WHAT TO PRODUCE
Write the material out again exactly as it stands.

╭─ RAW DATA

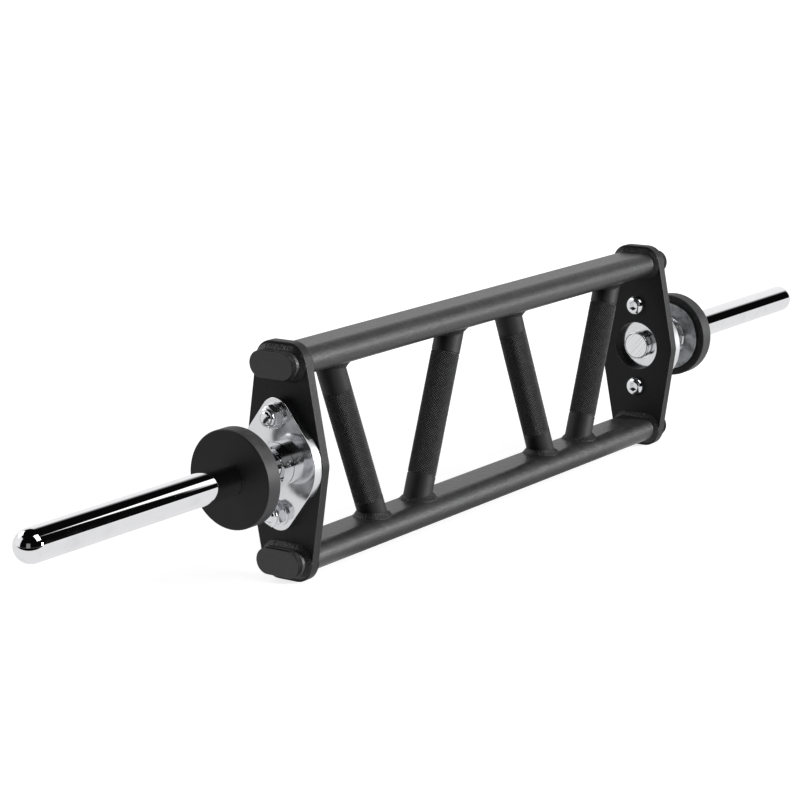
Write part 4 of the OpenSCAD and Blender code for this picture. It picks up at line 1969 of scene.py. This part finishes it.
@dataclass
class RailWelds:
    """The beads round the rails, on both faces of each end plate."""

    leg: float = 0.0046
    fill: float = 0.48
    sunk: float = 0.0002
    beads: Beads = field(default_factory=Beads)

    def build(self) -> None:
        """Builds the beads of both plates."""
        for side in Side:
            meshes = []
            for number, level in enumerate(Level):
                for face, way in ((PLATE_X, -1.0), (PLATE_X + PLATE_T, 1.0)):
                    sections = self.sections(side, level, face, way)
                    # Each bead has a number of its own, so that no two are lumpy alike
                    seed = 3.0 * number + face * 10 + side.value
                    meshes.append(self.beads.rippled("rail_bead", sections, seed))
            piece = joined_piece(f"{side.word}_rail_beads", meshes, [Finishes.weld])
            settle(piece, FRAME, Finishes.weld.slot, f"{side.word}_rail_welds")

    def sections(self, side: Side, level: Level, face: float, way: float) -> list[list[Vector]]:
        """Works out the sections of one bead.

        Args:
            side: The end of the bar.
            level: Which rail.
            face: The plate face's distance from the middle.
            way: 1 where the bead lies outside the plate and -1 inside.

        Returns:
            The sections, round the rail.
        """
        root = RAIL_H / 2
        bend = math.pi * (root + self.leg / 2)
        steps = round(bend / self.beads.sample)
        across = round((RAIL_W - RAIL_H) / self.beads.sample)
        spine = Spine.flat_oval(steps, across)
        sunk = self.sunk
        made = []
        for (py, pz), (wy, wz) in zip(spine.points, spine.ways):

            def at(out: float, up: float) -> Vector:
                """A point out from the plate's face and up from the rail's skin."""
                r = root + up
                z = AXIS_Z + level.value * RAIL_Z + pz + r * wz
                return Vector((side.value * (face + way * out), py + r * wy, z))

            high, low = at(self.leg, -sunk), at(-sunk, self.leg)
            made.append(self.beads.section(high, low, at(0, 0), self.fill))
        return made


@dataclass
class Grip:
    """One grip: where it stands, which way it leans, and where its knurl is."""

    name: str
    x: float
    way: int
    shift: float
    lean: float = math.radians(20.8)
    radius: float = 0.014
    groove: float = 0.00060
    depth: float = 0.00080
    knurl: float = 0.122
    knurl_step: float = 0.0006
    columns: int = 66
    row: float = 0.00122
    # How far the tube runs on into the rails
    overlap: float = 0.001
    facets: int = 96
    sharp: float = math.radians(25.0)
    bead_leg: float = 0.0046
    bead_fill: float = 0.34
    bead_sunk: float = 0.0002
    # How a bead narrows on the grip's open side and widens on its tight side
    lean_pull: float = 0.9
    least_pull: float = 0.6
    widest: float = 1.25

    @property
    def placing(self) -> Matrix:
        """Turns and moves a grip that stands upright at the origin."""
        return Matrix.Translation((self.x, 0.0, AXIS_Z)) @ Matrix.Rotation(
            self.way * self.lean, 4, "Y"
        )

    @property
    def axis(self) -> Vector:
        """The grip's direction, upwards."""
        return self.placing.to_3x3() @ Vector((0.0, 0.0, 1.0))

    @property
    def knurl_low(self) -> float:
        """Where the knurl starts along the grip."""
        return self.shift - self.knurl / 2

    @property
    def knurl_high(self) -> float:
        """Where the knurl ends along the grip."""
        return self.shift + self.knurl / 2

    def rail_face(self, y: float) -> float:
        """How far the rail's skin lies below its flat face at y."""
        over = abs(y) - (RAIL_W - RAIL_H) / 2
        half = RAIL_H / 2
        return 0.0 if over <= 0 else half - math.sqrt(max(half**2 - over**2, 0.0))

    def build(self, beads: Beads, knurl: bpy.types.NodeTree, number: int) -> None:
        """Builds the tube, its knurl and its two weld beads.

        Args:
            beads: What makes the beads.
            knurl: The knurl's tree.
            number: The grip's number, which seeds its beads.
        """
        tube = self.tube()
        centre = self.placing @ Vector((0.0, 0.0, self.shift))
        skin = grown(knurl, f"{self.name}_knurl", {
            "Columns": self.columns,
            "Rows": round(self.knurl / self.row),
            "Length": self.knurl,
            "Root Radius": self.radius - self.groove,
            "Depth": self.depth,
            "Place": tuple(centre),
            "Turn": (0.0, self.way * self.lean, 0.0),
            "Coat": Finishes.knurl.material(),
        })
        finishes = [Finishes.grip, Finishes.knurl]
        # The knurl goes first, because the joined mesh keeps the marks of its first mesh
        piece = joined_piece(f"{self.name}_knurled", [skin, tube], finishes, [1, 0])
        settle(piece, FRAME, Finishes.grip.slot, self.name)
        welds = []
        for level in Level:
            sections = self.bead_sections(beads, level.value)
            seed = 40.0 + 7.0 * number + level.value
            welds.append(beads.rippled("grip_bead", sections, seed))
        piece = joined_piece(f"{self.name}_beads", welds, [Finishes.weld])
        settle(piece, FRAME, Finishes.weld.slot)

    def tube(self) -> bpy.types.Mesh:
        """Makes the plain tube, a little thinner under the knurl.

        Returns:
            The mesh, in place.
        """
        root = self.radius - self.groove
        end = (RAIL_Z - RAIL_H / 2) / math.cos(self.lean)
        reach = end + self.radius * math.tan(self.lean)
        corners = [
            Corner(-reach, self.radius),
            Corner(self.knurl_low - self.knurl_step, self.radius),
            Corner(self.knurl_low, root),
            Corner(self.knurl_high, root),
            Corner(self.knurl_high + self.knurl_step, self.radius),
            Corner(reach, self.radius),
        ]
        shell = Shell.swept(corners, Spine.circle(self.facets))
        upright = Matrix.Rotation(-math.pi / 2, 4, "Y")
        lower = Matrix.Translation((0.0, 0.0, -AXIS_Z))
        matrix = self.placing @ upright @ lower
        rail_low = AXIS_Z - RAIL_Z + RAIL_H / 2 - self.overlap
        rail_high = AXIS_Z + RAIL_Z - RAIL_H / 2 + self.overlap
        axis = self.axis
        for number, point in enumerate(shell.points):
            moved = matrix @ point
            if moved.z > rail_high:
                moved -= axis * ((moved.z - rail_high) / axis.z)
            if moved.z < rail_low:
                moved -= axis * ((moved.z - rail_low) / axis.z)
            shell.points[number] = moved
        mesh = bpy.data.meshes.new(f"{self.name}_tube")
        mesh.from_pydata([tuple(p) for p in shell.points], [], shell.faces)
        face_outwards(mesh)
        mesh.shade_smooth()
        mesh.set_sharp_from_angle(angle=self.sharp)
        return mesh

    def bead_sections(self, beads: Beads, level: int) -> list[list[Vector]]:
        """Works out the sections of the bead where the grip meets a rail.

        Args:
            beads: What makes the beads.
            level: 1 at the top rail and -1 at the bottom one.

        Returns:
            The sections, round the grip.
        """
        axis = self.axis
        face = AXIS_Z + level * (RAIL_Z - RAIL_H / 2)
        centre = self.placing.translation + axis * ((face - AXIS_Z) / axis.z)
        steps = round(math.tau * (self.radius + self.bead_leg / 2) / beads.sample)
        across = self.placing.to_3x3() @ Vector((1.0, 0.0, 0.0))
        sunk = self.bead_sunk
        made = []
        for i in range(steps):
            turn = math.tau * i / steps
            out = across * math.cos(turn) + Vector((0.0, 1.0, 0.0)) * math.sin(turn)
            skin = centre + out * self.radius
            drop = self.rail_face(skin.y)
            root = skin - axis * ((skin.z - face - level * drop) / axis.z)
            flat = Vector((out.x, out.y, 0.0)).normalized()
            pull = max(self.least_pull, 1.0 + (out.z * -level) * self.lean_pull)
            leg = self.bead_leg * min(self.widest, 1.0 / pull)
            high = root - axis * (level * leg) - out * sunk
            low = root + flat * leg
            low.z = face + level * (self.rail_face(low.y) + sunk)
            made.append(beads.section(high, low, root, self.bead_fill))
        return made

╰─

FULL ANSWER
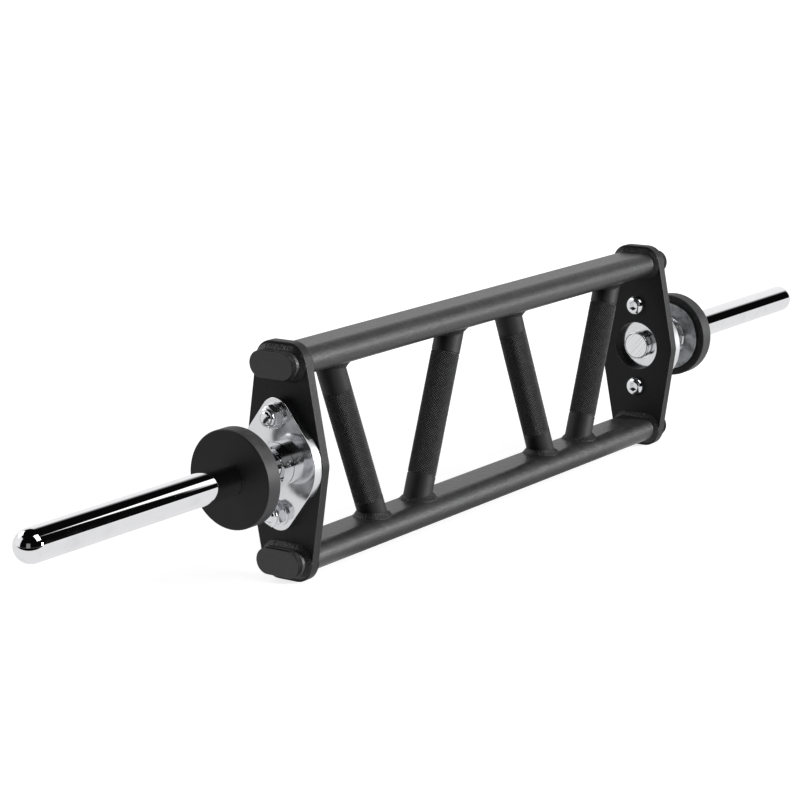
Write part 4 of the OpenSCAD and Blender code for this picture. It picks up at line 1969 of scene.py. This part finishes it.
@dataclass
class RailWelds:
    """The beads round the rails, on both faces of each end plate."""

    leg: float = 0.0046
    fill: float = 0.48
    sunk: float = 0.0002
    beads: Beads = field(default_factory=Beads)

    def build(self) -> None:
        """Builds the beads of both plates."""
        for side in Side:
            meshes = []
            for number, level in enumerate(Level):
                for face, way in ((PLATE_X, -1.0), (PLATE_X + PLATE_T, 1.0)):
                    sections = self.sections(side, level, face, way)
                    # Each bead has a number of its own, so that no two are lumpy alike
                    seed = 3.0 * number + face * 10 + side.value
                    meshes.append(self.beads.rippled("rail_bead", sections, seed))
            piece = joined_piece(f"{side.word}_rail_beads", meshes, [Finishes.weld])
            settle(piece, FRAME, Finishes.weld.slot, f"{side.word}_rail_welds")

    def sections(self, side: Side, level: Level, face: float, way: float) -> list[list[Vector]]:
        """Works out the sections of one bead.

        Args:
            side: The end of the bar.
            level: Which rail.
            face: The plate face's distance from the middle.
            way: 1 where the bead lies outside the plate and -1 inside.

        Returns:
            The sections, round the rail.
        """
        root = RAIL_H / 2
        bend = math.pi * (root + self.leg / 2)
        steps = round(bend / self.beads.sample)
        across = round((RAIL_W - RAIL_H) / self.beads.sample)
        spine = Spine.flat_oval(steps, across)
        sunk = self.sunk
        made = []
        for (py, pz), (wy, wz) in zip(spine.points, spine.ways):

            def at(out: float, up: float) -> Vector:
                """A point out from the plate's face and up from the rail's skin."""
                r = root + up
                z = AXIS_Z + level.value * RAIL_Z + pz + r * wz
                return Vector((side.value * (face + way * out), py + r * wy, z))

            high, low = at(self.leg, -sunk), at(-sunk, self.leg)
            made.append(self.beads.section(high, low, at(0, 0), self.fill))
        return made


@dataclass
class Grip:
    """One grip: where it stands, which way it leans, and where its knurl is."""

    name: str
    x: float
    way: int
    shift: float
    lean: float = math.radians(20.8)
    radius: float = 0.014
    groove: float = 0.00060
    depth: float = 0.00080
    knurl: float = 0.122
    knurl_step: float = 0.0006
    columns: int = 66
    row: float = 0.00122
    # How far the tube runs on into the rails
    overlap: float = 0.001
    facets: int = 96
    sharp: float = math.radians(25.0)
    bead_leg: float = 0.0046
    bead_fill: float = 0.34
    bead_sunk: float = 0.0002
    # How a bead narrows on the grip's open side and widens on its tight side
    lean_pull: float = 0.9
    least_pull: float = 0.6
    widest: float = 1.25

    @property
    def placing(self) -> Matrix:
        """Turns and moves a grip that stands upright at the origin."""
        return Matrix.Translation((self.x, 0.0, AXIS_Z)) @ Matrix.Rotation(
            self.way * self.lean, 4, "Y"
        )

    @property
    def axis(self) -> Vector:
        """The grip's direction, upwards."""
        return self.placing.to_3x3() @ Vector((0.0, 0.0, 1.0))

    @property
    def knurl_low(self) -> float:
        """Where the knurl starts along the grip."""
        return self.shift - self.knurl / 2

    @property
    def knurl_high(self) -> float:
        """Where the knurl ends along the grip."""
        return self.shift + self.knurl / 2

    def rail_face(self, y: float) -> float:
        """How far the rail's skin lies below its flat face at y."""
        over = abs(y) - (RAIL_W - RAIL_H) / 2
        half = RAIL_H / 2
        return 0.0 if over <= 0 else half - math.sqrt(max(half**2 - over**2, 0.0))

    def build(self, beads: Beads, knurl: bpy.types.NodeTree, number: int) -> None:
        """Builds the tube, its knurl and its two weld beads.

        Args:
            beads: What makes the beads.
            knurl: The knurl's tree.
            number: The grip's number, which seeds its beads.
        """
        tube = self.tube()
        centre = self.placing @ Vector((0.0, 0.0, self.shift))
        skin = grown(knurl, f"{self.name}_knurl", {
            "Columns": self.columns,
            "Rows": round(self.knurl / self.row),
            "Length": self.knurl,
            "Root Radius": self.radius - self.groove,
            "Depth": self.depth,
            "Place": tuple(centre),
            "Turn": (0.0, self.way * self.lean, 0.0),
            "Coat": Finishes.knurl.material(),
        })
        finishes = [Finishes.grip, Finishes.knurl]
        # The knurl goes first, because the joined mesh keeps the marks of its first mesh
        piece = joined_piece(f"{self.name}_knurled", [skin, tube], finishes, [1, 0])
        settle(piece, FRAME, Finishes.grip.slot, self.name)
        welds = []
        for level in Level:
            sections = self.bead_sections(beads, level.value)
            seed = 40.0 + 7.0 * number + level.value
            welds.append(beads.rippled("grip_bead", sections, seed))
        piece = joined_piece(f"{self.name}_beads", welds, [Finishes.weld])
        settle(piece, FRAME, Finishes.weld.slot)

    def tube(self) -> bpy.types.Mesh:
        """Makes the plain tube, a little thinner under the knurl.

        Returns:
            The mesh, in place.
        """
        root = self.radius - self.groove
        end = (RAIL_Z - RAIL_H / 2) / math.cos(self.lean)
        reach = end + self.radius * math.tan(self.lean)
        corners = [
            Corner(-reach, self.radius),
            Corner(self.knurl_low - self.knurl_step, self.radius),
            Corner(self.knurl_low, root),
            Corner(self.knurl_high, root),
            Corner(self.knurl_high + self.knurl_step, self.radius),
            Corner(reach, self.radius),
        ]
        shell = Shell.swept(corners, Spine.circle(self.facets))
        upright = Matrix.Rotation(-math.pi / 2, 4, "Y")
        lower = Matrix.Translation((0.0, 0.0, -AXIS_Z))
        matrix = self.placing @ upright @ lower
        rail_low = AXIS_Z - RAIL_Z + RAIL_H / 2 - self.overlap
        rail_high = AXIS_Z + RAIL_Z - RAIL_H / 2 + self.overlap
        axis = self.axis
        for number, point in enumerate(shell.points):
            moved = matrix @ point
            if moved.z > rail_high:
                moved -= axis * ((moved.z - rail_high) / axis.z)
            if moved.z < rail_low:
                moved -= axis * ((moved.z - rail_low) / axis.z)
            shell.points[number] = moved
        mesh = bpy.data.meshes.new(f"{self.name}_tube")
        mesh.from_pydata([tuple(p) for p in shell.points], [], shell.faces)
        face_outwards(mesh)
        mesh.shade_smooth()
        mesh.set_sharp_from_angle(angle=self.sharp)
        return mesh

    def bead_sections(self, beads: Beads, level: int) -> list[list[Vector]]:
        """Works out the sections of the bead where the grip meets a rail.

        Args:
            beads: What makes the beads.
            level: 1 at the top rail and -1 at the bottom one.

        Returns:
            The sections, round the grip.
        """
        axis = self.axis
        face = AXIS_Z + level * (RAIL_Z - RAIL_H / 2)
        centre = self.placing.translation + axis * ((face - AXIS_Z) / axis.z)
        steps = round(math.tau * (self.radius + self.bead_leg / 2) / beads.sample)
        across = self.placing.to_3x3() @ Vector((1.0, 0.0, 0.0))
        sunk = self.bead_sunk
        made = []
        for i in range(steps):
            turn = math.tau * i / steps
            out = across * math.cos(turn) + Vector((0.0, 1.0, 0.0)) * math.sin(turn)
            skin = centre + out * self.radius
            drop = self.rail_face(skin.y)
            root = skin - axis * ((skin.z - face - level * drop) / axis.z)
            flat = Vector((out.x, out.y, 0.0)).normalized()
            pull = max(self.least_pull, 1.0 + (out.z * -level) * self.lean_pull)
            leg = self.bead_leg * min(self.widest, 1.0 / pull)
            high = root - axis * (level * leg) - out * sunk
            low = root + flat * leg
            low.z = face + level * (self.rail_face(low.y) + sunk)
            made.append(beads.section(high, low, root, self.bead_fill))
        return made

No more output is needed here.